At present, MoD telephone spending is divided between pounds 61m a year on the public telephone network and pounds 70m on its own secure private network. The report argues that it needs to do more to optimise savings from the balance between the two. In particular, it should examine further bulk discount schemes that are available from Mercury and British Telecom.

Among discoveries highlighted in the report were:

At Devonport the department was paying nearly pounds 100,000 for lines no longer in use even though the base had already taken part in a special 'Ground Truth' review designed to minimise waste on telephones. One line had ceased to exist in 1985 while another was to Alderney where the Ministry of Defence has no presence.

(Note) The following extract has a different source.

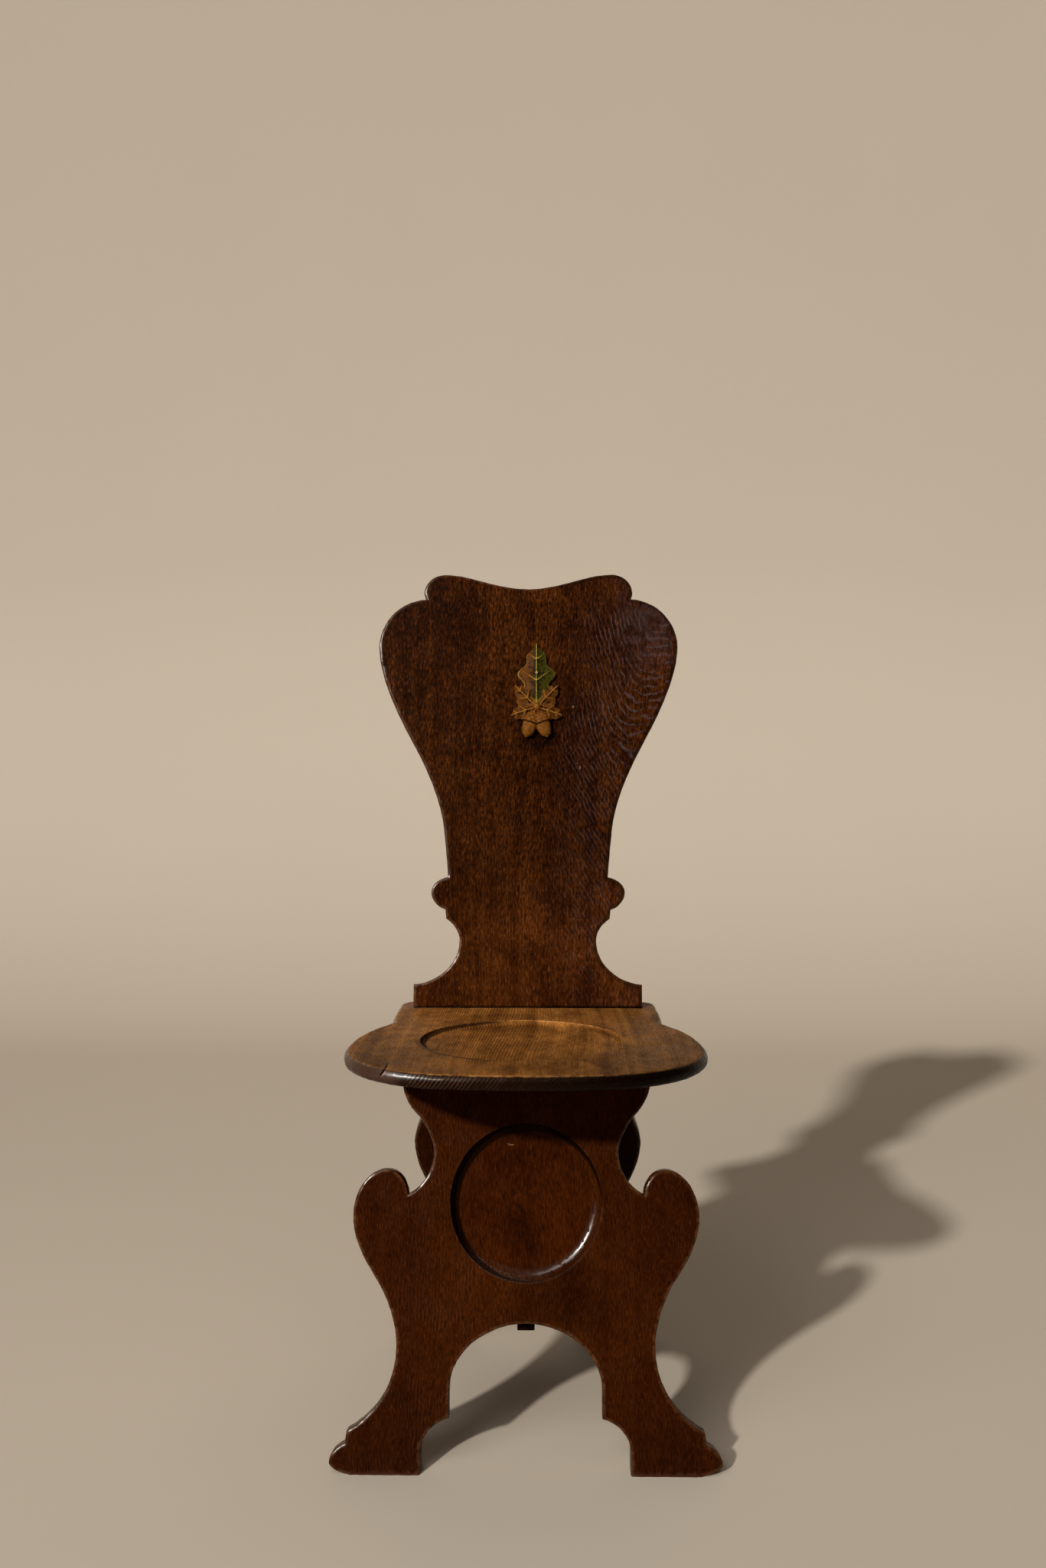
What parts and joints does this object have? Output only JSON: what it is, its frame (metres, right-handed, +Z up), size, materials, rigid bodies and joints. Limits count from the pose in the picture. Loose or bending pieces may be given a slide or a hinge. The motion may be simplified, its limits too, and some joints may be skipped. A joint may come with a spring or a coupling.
{
  "type": "hall chair",
  "caption": "Oak hall chair: a dished board seat under a waisted, shouldered back board with a carved oak spray, on two raked shaped leg boards joined by a stretcher.",
  "frame": {"origin": "on the floor, under the centre of the chair's overall box", "axes": "+Z up, the sitter faces -Y, +X is to the right of someone who looks at the chair's front"},
  "size_m": [0.413, 0.4922, 1.0019],
  "materials": {
    "seat_oak": "worn wax over golden brown oak",
    "dark_oak": "waxed dark red-brown oak",
    "raw_oak": "unpolished oak",
    "screw_steel": "dulled bare steel",
    "painted_carving": "worn ochre and green paint on carved wood",
    "pin_brass": "dulled brass"
  },
  "bodies": {
    "root": {"seat_board": "seat_oak", "back_board": "dark_oak", "back_wedge_left": "raw_oak", "back_wedge_right": "raw_oak", "front_leg_board": "dark_oak", "rear_leg_board": "dark_oak", "centre_stretcher": "dark_oak", "glue_block_front_left": "raw_oak", "glue_block_front_right": "raw_oak", "glue_block_rear_left": "raw_oak", "glue_block_rear_right": "raw_oak", "screw_front_left_seat": "screw_steel", "screw_front_left_leg": "screw_steel", "screw_front_right_seat": "screw_steel", "screw_front_right_leg": "screw_steel", "screw_rear_left_seat": "screw_steel", "screw_rear_left_leg": "screw_steel", "screw_rear_right_seat": "screw_steel", "screw_rear_right_leg": "screw_steel", "crest_carving": "painted_carving", "crest_pin_upper": "pin_brass", "crest_pin_lower": "pin_brass"}
  },
  "joints": []
}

At RAF Henlow in Bedfordshire on one of 15 lines that were not subject to a 'bar' on certain types of number, one member of staff had run up an annual bill of pounds 275 by making 100 calls to public information and 'chatline' numbers. The audit uncovered the fact that while 0898 premium-rate numbers were widely banned, there was much greater access to more recent 0338 numbers.

At RAF Brampton, in Cambridgeshire, pounds 7,400 a year was being paid for 10 lines that could not be located, while a further pounds 8,000 a year was being wasted on six lines disconnected or no longer in use.

The NAO found that of 21,000 calls to 200 numbers which were dialled 30 or more times from the department's headquarters in Whitehall, London, during a fortnight in September last year more than 3,300, or 16 per cent, were to residential numbers.

Ministry of Defence: Management of Telephones; National Audit Office, Report by the Comptroller and Auditor General; HMSO; price pounds 6.10.